To perform range allocation at the appropriate, earliest time, provide a
callback arch_init_checked_vmap_ranges rather than maintaining a linked
list outside of the vmalloc infrastructure, ensuring all vmap management
is still owned by vmalloc.c.
Considering some alternatives, i.e. a large change to the vmalloc
infrastructure to provide true support for a module code dynamic
allocation region, this smaller vstart-based opt-in seems preferable.
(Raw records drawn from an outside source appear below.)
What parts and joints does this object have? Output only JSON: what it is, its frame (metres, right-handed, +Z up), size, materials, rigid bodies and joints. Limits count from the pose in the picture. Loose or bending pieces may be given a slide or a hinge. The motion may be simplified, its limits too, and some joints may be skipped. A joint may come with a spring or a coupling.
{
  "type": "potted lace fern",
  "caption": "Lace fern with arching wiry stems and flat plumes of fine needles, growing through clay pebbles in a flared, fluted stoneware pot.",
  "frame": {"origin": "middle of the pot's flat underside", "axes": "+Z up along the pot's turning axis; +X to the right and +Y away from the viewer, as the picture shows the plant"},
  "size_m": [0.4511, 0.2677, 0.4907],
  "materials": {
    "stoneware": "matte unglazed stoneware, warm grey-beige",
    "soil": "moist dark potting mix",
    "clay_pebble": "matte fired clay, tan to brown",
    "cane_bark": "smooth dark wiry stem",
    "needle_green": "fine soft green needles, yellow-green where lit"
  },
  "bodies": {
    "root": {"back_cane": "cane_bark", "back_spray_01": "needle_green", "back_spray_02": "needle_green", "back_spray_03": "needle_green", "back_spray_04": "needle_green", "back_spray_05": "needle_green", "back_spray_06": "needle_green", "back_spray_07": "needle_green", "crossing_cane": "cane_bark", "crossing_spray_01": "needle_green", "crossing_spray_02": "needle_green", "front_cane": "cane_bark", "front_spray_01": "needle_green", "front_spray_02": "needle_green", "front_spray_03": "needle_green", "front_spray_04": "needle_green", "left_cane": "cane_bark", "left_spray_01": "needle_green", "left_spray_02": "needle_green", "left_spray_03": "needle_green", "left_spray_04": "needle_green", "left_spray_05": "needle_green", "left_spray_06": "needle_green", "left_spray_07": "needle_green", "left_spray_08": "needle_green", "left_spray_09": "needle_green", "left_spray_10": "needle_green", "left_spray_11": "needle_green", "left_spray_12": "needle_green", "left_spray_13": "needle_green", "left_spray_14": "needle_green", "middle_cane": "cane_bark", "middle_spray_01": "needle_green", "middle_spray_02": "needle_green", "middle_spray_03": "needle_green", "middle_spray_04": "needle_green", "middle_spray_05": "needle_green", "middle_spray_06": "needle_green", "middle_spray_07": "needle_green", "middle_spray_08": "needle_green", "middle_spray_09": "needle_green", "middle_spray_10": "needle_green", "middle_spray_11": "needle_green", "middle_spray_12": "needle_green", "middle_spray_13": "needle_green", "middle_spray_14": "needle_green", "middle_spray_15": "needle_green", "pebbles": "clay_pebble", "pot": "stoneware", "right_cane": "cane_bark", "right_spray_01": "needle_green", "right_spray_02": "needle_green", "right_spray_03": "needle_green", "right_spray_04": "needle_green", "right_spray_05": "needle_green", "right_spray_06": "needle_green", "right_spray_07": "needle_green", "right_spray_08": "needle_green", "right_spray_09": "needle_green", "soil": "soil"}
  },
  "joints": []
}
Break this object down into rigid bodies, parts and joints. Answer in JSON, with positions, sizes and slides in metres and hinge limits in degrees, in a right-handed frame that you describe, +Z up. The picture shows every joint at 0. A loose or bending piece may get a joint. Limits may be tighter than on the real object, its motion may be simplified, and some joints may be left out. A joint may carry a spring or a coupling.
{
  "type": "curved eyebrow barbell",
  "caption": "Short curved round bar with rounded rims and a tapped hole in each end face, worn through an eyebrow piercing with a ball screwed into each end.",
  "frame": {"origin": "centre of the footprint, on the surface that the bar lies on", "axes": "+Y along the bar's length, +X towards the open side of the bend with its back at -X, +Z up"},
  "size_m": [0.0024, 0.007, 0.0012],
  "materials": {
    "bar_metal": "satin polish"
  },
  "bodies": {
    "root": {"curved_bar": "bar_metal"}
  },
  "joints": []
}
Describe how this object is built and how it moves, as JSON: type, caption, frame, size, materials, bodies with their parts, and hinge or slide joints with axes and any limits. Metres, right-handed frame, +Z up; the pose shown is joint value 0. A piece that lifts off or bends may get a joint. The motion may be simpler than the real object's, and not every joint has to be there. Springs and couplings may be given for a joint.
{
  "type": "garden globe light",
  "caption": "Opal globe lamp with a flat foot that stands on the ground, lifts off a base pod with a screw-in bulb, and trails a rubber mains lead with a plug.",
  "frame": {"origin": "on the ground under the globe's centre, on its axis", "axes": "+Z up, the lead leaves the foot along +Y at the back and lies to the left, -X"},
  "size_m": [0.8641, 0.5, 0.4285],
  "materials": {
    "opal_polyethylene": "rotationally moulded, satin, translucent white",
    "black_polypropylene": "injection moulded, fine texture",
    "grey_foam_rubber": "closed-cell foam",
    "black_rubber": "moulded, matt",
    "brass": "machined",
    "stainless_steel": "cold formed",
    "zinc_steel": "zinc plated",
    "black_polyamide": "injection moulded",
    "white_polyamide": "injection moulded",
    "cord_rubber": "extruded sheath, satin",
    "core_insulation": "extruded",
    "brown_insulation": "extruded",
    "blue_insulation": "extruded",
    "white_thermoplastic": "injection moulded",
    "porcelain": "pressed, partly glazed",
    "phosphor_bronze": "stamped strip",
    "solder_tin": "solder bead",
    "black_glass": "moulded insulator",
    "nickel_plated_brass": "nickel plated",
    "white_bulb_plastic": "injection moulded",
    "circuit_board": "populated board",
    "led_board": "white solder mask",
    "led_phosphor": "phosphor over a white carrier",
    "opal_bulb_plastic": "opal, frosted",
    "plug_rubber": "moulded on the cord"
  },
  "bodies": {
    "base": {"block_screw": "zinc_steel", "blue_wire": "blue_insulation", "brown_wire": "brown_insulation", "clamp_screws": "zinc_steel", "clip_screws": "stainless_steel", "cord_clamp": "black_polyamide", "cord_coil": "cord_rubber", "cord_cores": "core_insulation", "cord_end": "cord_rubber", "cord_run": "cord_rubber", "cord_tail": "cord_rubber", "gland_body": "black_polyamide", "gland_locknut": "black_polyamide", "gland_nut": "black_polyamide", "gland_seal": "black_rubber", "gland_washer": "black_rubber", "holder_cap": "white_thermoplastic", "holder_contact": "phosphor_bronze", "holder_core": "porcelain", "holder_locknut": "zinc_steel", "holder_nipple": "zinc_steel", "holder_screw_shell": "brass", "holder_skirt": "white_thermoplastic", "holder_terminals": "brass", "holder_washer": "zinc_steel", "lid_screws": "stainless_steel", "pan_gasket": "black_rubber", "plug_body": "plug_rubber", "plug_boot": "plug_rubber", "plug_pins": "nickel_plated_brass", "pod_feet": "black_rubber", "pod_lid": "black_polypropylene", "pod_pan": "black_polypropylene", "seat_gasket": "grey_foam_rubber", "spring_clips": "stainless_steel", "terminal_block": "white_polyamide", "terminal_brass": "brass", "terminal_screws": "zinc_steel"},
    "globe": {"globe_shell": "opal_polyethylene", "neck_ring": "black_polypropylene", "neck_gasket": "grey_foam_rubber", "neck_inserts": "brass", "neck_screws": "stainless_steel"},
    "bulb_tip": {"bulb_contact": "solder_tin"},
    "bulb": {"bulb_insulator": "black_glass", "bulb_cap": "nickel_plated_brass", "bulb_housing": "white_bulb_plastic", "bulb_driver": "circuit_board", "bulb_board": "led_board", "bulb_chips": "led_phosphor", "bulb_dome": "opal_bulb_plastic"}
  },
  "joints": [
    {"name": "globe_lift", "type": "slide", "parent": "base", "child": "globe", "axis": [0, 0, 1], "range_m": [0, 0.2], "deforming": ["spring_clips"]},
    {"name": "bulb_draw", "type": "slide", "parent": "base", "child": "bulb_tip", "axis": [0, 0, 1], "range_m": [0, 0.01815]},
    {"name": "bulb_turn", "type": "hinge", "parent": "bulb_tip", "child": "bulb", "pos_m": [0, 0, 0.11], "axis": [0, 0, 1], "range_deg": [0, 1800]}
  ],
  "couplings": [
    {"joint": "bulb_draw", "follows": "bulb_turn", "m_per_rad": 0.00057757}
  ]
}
These changes may need to wait/be rebased on Mike Rapoport's patches
at [email protected] , but this version is
submitted to account for the justification for unrestricted BPF/kprobe
code allocations and squashes some bugs the last version created in the
bpf selftests.
Changes from v4:
[email protected]
- Fix the corruption because of backslash created by SMTP mailer
- Add config to permit the reduction of BPF memory to 128MB, i.e. fix
issue with the arm64 side of this change implicitly breaking
[email protected] "128MB of
JIT memory can be quickly exhausted"
- Expand modules_alloc region used on arm64 to support larger BPF
allocations present in the selftests.
Changes from v3:
[email protected]
- Added callbacks into arch-specific code to dynamically partition
red-black tree
(The freedom of architectures to determine vm area allocation was deemed
dangerous since there was no possibility of enforcing that areas were
correctly managed.)
Changes from v2:
[email protected]
- No longer depends on reducing the size of the vmalloc region
- Attempted to implement change by allowing architectures to override
most abstract public vmalloc interface
(Overrides on vmalloc methods were deemed undesirable.)
Changes from v1:
CAP5Mv+ydhk=Ob4b40ZahGMgT-5+-VEHxtmA=-LkJiEOOU+K6hw@mail.gmail.com
- Statically reduced the range of the vmalloc region to support
parititoned code ranges
(The trade off between space reduction and security was deemed
unnecessary.)
Signed-off-by: Maxwell Bland <[email protected]>
---
Thanks again to the maintainers for their review, apologies for the
mailer and BPF selftest errors on the previous version. This version
will still be incompatible with BPF allocation limit stress tests, for
clear reasons. I plan to rebase this same exact code on top of Mike
Rapoport's recent patchset, but this version is compatible with the
current linus upstream.
include/linux/vmalloc.h | 14 ++++++
mm/vmalloc.c | 102 ++++++++++++++++++++++++++++++++++++++--
2 files changed, 113 insertions(+), 3 deletions(-)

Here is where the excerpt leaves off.